▶ [INFORMATION SHOWN]
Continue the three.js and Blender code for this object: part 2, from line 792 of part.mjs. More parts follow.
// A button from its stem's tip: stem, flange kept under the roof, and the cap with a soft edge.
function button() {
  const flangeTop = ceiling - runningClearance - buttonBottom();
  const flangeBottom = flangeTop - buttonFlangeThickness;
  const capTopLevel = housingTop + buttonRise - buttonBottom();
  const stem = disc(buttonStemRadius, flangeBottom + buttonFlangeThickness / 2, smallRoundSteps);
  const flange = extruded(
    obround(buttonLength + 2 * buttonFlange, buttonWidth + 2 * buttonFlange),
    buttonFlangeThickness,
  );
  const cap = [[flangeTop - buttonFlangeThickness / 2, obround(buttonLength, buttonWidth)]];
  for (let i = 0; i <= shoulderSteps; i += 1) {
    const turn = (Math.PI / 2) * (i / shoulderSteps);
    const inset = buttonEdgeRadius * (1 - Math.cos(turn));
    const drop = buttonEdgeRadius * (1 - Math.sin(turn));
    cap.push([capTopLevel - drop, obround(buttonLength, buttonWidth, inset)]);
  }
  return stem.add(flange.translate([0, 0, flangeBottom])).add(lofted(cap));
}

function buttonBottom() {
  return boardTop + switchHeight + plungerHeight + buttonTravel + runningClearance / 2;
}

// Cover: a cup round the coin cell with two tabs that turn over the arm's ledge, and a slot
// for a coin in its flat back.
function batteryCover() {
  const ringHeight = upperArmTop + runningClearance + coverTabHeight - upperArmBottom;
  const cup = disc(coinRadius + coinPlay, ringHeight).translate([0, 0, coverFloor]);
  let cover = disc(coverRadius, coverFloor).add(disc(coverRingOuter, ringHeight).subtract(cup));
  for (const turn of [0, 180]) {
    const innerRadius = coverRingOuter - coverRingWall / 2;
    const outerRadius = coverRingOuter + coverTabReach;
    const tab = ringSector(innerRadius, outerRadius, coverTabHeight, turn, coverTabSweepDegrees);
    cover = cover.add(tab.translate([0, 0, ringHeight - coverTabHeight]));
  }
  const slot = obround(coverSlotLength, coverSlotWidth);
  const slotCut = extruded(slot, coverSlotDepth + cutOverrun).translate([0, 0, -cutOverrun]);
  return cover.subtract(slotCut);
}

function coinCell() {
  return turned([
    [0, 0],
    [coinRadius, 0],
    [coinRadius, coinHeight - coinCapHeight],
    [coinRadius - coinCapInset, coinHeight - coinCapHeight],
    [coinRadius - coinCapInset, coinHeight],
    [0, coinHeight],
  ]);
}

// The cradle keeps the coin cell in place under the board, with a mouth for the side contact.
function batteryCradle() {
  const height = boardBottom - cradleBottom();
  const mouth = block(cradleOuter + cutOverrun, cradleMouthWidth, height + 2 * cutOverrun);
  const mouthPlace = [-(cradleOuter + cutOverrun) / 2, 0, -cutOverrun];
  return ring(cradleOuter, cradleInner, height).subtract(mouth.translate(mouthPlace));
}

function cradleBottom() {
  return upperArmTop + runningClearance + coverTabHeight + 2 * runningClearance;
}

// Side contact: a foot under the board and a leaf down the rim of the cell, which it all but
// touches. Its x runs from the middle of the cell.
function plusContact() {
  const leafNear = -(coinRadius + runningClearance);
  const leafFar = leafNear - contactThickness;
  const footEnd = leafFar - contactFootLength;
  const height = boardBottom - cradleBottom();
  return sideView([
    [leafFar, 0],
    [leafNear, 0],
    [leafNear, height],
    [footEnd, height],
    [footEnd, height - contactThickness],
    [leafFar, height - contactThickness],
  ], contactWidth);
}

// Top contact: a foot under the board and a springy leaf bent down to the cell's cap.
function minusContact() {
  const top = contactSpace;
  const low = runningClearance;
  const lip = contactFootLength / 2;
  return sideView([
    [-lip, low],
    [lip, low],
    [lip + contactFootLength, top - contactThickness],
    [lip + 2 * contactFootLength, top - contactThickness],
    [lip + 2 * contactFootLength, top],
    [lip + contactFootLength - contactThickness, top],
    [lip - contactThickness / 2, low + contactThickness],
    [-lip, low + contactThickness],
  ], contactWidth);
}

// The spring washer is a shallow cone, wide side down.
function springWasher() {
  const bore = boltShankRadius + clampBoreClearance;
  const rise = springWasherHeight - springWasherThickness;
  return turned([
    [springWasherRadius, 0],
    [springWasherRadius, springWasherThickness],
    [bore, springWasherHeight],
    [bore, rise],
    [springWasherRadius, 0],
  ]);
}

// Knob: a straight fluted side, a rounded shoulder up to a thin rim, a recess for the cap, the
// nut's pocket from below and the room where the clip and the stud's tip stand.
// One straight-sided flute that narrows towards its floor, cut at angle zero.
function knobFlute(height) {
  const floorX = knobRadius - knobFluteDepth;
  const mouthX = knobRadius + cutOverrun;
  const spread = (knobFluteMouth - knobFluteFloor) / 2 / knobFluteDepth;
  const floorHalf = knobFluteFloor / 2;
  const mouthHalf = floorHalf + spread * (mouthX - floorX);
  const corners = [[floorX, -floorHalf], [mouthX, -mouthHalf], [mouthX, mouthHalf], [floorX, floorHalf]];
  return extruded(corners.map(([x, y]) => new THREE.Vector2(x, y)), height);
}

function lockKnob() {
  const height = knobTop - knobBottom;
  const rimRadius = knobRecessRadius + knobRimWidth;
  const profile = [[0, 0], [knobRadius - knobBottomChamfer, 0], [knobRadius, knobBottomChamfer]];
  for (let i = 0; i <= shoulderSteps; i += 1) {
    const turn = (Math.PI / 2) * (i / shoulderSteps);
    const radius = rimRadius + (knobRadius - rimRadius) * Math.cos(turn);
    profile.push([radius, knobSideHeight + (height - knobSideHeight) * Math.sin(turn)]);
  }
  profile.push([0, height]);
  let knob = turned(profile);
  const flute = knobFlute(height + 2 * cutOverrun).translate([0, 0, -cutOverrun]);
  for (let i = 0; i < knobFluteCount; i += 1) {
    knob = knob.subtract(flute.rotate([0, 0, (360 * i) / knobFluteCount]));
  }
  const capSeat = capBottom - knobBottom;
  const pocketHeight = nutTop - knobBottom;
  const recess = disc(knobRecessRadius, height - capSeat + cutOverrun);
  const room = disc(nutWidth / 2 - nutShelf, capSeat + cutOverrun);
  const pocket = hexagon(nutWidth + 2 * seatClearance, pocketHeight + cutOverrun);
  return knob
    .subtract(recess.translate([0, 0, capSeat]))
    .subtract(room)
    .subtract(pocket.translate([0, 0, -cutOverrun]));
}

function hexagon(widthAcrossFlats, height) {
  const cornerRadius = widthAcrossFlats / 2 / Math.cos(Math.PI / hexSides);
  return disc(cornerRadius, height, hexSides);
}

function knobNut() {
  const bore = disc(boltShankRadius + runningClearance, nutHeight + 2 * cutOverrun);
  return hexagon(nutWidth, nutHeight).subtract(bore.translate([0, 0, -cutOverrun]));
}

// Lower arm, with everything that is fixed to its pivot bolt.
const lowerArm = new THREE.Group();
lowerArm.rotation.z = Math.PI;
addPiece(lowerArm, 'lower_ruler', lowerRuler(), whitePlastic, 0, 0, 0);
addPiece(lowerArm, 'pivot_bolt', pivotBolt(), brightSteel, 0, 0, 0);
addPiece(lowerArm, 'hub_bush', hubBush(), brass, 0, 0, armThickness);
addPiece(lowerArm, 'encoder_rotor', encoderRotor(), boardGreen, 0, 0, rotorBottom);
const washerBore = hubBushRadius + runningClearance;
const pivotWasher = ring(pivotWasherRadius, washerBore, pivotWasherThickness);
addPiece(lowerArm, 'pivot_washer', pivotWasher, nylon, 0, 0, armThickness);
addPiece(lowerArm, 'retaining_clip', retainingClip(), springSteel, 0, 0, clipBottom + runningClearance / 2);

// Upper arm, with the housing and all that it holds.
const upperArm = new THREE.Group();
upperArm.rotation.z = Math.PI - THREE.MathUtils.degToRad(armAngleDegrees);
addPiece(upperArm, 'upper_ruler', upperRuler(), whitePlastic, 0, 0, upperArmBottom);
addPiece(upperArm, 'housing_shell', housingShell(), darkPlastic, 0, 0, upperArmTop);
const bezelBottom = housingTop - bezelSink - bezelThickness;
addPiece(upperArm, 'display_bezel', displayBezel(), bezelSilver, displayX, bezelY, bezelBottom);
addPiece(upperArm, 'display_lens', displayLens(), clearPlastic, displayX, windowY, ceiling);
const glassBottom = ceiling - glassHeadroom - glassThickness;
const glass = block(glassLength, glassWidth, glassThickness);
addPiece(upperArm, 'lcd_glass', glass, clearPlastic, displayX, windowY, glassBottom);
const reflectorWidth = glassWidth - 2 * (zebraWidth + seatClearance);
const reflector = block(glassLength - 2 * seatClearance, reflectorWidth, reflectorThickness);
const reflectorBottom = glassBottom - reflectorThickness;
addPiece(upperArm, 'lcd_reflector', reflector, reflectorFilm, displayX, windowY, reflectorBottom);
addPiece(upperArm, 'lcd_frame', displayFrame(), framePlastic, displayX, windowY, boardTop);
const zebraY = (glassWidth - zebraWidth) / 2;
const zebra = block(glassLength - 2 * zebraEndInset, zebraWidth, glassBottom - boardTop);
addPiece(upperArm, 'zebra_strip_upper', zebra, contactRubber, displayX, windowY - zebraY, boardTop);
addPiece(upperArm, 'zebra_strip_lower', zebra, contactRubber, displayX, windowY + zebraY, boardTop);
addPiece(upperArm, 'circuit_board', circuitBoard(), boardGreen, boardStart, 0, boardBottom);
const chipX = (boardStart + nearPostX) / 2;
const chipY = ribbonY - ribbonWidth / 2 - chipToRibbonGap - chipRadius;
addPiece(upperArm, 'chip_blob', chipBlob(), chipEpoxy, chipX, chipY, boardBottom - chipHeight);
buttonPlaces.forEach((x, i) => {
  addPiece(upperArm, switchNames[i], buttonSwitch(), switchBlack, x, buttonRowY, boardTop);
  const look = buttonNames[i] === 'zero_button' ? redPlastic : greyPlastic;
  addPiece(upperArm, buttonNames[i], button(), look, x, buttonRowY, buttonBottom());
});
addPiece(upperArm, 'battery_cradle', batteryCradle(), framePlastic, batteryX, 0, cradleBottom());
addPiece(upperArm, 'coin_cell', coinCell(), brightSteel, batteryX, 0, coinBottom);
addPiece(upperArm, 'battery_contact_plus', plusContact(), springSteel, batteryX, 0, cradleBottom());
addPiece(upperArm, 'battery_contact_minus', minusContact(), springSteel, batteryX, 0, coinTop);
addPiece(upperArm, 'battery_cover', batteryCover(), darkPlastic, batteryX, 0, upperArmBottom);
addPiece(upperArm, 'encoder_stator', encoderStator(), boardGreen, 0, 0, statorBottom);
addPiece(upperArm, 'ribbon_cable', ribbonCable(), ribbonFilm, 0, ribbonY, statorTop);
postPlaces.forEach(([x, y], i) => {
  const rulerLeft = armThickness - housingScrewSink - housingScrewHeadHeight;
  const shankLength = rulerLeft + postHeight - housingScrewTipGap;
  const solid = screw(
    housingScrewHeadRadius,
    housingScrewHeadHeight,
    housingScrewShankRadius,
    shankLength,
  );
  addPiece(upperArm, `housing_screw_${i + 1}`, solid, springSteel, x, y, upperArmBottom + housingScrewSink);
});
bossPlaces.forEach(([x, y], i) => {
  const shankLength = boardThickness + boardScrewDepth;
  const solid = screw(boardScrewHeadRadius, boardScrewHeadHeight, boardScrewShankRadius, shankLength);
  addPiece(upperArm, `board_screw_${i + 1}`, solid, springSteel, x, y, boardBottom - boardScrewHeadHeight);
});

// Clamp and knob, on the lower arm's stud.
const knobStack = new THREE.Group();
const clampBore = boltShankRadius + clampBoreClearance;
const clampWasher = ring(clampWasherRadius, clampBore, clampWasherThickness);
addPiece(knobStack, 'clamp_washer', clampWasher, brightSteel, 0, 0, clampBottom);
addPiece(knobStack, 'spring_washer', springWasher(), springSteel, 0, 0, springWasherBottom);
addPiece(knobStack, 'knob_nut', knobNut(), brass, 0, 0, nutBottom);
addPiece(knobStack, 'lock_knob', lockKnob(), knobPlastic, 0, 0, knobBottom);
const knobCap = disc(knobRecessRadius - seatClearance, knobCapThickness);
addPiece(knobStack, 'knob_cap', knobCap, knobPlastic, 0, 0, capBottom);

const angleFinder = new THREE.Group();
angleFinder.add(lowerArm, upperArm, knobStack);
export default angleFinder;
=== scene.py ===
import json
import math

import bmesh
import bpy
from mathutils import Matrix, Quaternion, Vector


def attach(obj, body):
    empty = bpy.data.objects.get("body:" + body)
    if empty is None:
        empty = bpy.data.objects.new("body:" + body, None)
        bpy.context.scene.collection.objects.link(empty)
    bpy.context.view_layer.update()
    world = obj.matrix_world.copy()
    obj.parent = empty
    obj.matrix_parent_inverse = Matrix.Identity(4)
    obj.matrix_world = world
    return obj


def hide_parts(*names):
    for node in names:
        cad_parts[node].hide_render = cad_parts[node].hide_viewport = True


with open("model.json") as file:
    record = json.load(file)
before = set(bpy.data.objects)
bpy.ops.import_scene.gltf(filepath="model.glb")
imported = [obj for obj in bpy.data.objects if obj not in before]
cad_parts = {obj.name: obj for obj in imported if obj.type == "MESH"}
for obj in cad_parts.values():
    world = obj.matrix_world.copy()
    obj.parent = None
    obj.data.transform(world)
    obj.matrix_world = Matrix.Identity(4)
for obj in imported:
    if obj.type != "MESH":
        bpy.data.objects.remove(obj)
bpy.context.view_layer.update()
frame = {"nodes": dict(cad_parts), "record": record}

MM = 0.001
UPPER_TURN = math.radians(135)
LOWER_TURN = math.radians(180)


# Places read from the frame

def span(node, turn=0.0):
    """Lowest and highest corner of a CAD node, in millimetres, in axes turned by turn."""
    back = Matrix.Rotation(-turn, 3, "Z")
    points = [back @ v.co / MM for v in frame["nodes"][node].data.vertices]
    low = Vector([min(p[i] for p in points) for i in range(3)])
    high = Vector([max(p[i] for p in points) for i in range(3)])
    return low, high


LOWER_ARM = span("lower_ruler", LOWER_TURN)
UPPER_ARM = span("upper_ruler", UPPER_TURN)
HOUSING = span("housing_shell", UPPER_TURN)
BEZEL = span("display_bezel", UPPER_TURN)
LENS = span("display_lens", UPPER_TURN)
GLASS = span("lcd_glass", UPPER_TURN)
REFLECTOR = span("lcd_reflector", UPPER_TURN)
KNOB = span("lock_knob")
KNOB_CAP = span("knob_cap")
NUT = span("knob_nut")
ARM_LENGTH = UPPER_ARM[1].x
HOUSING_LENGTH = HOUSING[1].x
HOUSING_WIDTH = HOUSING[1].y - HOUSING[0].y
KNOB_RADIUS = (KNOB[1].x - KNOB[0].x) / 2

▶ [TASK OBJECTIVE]
Each line from the one holding "const angleFinder = new THREE.Group();" to the one holding "LOWER_TURN = math.radians(180)", those two included, is to be transcribed exactly, and no other line.

▶ [SOLUTION]
const angleFinder = new THREE.Group();
angleFinder.add(lowerArm, upperArm, knobStack);
export default angleFinder;
=== scene.py ===
import json
import math

import bmesh
import bpy
from mathutils import Matrix, Quaternion, Vector


def attach(obj, body):
    empty = bpy.data.objects.get("body:" + body)
    if empty is None:
        empty = bpy.data.objects.new("body:" + body, None)
        bpy.context.scene.collection.objects.link(empty)
    bpy.context.view_layer.update()
    world = obj.matrix_world.copy()
    obj.parent = empty
    obj.matrix_parent_inverse = Matrix.Identity(4)
    obj.matrix_world = world
    return obj


def hide_parts(*names):
    for node in names:
        cad_parts[node].hide_render = cad_parts[node].hide_viewport = True


with open("model.json") as file:
    record = json.load(file)
before = set(bpy.data.objects)
bpy.ops.import_scene.gltf(filepath="model.glb")
imported = [obj for obj in bpy.data.objects if obj not in before]
cad_parts = {obj.name: obj for obj in imported if obj.type == "MESH"}
for obj in cad_parts.values():
    world = obj.matrix_world.copy()
    obj.parent = None
    obj.data.transform(world)
    obj.matrix_world = Matrix.Identity(4)
for obj in imported:
    if obj.type != "MESH":
        bpy.data.objects.remove(obj)
bpy.context.view_layer.update()
frame = {"nodes": dict(cad_parts), "record": record}

MM = 0.001
UPPER_TURN = math.radians(135)
LOWER_TURN = math.radians(180)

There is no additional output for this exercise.